# Ok. So I got the gun, now where to shoot?



## huntducksordietrying (Sep 21, 2007)

Im in ogden. Does anyone know of a rifle range around here,that goes out past 100 yards?


----------



## Camrat85 (Sep 16, 2007)

If you don't mind traveling there is a range up by Golden Spike. They have targets out over 1100 yds.

http://www.goldenspikerange.com/


----------



## huntducksordietrying (Sep 21, 2007)

Thanks for the info. But it says that it is closed to the pulic unless they are having a public shoot. I really dont wanna be out there sighting in my rifle when everyone else is there to shoot a compitition. Cool lookin place though.


----------



## DEVIANT (Sep 11, 2007)

Try the Bountiful range. It is ran by the Lions Club. I know that there is a 200 yd target. Sweet range. Has a shotgun, pistol and of course a full set up rifle range. Cost is $5 for all day, all ranges.
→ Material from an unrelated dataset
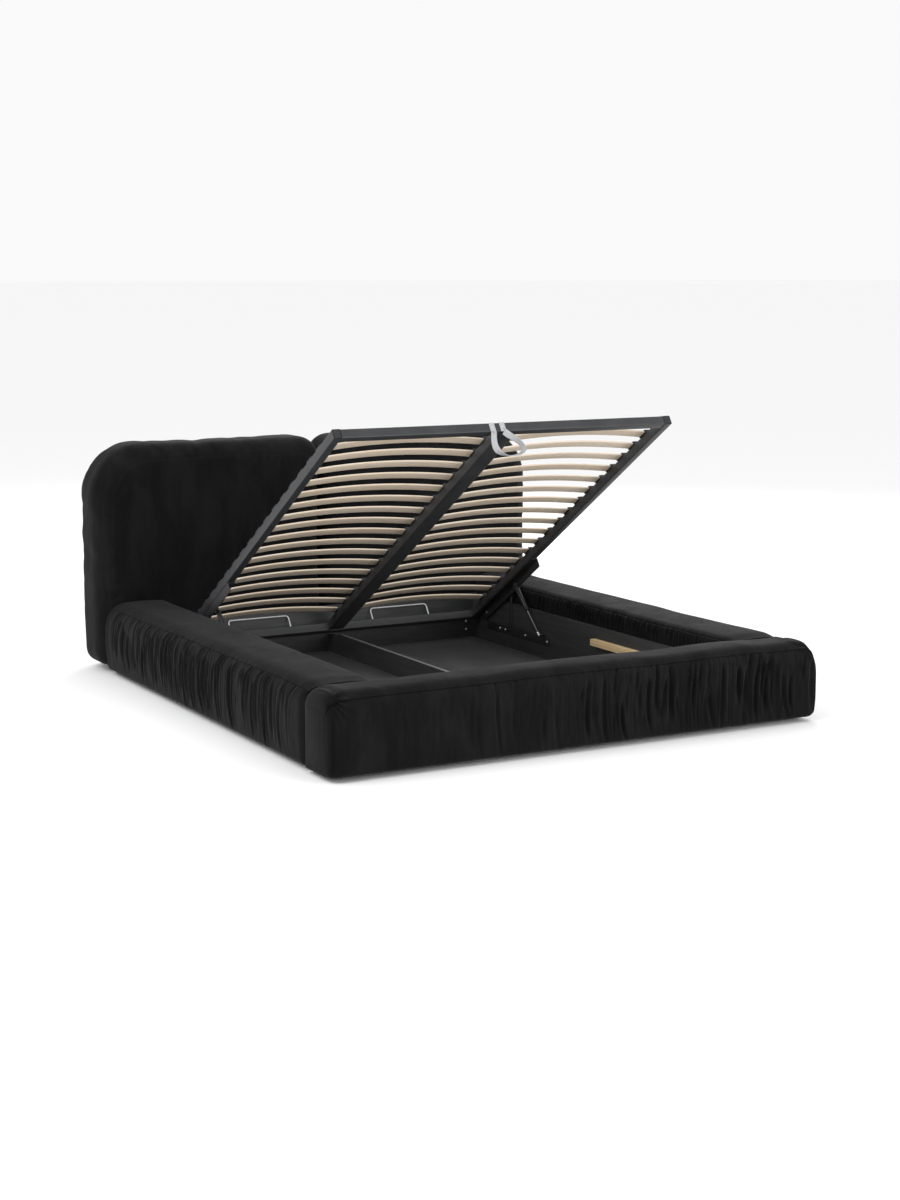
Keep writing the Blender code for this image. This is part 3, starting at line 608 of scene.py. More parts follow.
# ---- headboard cushions --------------------------------------------------------------------------
# Two deep cushions side by side on one chipboard board. Every edge is round, the cover is a little
# loose, and it is gathered here and there where the front panel meets the band round its edge.
HEAD_INNER_CORNER = 0.110    # radius of the top corner beside the other cushion
HEAD_OUTER_CORNER = 0.235
HEAD_LOW_CORNER = 0.060
HEAD_FACE_ROLL = 0.085       # of the foam's front and back edges
HEAD_VOXEL = 0.016
HEAD_PRESSURE = 4.0
HEAD_FRAMES = 20
HEAD_CAP = 0.030             # the farthest that the cover is let swell
EDGE_GIVE = 0.15             # share of its pull that moves the outline, which the foam holds out
HEAD_LOOSE = 0.008           # how far the loose cover stands out past the foam
BAND_INSET = 0.062           # from the edge to the seam round the front panel
HEAD_GATHERS = 34
HEAD_BELLY = 0.020           # of a cushion's outer side
HEAD_CREST = 0.012           # of a cushion's top


def round_edges(bm, edges, radius, segments, **limits):
    bmesh.ops.bevel(bm, geom=edges, offset=radius, segments=segments, profile=0.5, affect="EDGES",
                    material=-1, **limits)


def rounded_slab(width, height, depth, radii):
    """Slab standing on its lower edge: x 0 to width, y 0 to depth, z 0 to height."""
    bm = block((0, 0, 0), (width, depth, height))
    for (x, z), radius in radii:
        edges = [edge for edge in bm.edges if all(abs(vert.co.x - x * width) < 1e-4 and
                                                  abs(vert.co.z - z * height) < 1e-4 for vert in edge.verts)]
        round_edges(bm, edges, radius, 10)
    rim = [edge for edge in bm.edges if len({round(vert.co.y, 4) for vert in edge.verts}) == 1]
    round_edges(bm, rim, HEAD_FACE_ROLL, 6)
    return bm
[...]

http://utah.citysearch.com/profile/1034 ... rifle.html

http://utah.citysearch.com/profile/map/ ... rifle.html


----------



## Al Hansen (Sep 7, 2007)

Davis County has the 100 yd. up on Hwy 89. Yes , I know it's not really what your looking for. Lee Kay is a bit of a drive , but has a great range that depending on the day, you can take out to 300 yds. Lee Kay is out on 5600 W and forntage road off the 2100 S. Freeway. There is also a range up in Liberty, but I have not been there and really don't know the particulars about it. Can anyone else chime in ??


----------



## huntducksordietrying (Sep 21, 2007)

I would take the one up on 89. How do you get there. I know 89 pretty ok, but have never seen a range up there.


----------



## Al Hansen (Sep 7, 2007)

Its south of the two gas stations on the east bench of Layton, about a mile or so. It will be on the east side of the rode and there is a sign the says something like the Animal Shelter. That is the road. Just follow it all the way up to the range.


----------



## huntducksordietrying (Sep 21, 2007)

Thanks Al.


----------



## reb8600 (Sep 8, 2007)

Very nice range. I am there a lot.


----------



## huntnbum (Nov 8, 2007)

location is at:
N 41 02'53" W 111 54'05"

Copy and paste in Google earth, if you have it.


----------



## huntducksordietrying (Sep 21, 2007)

thanks that will help.


----------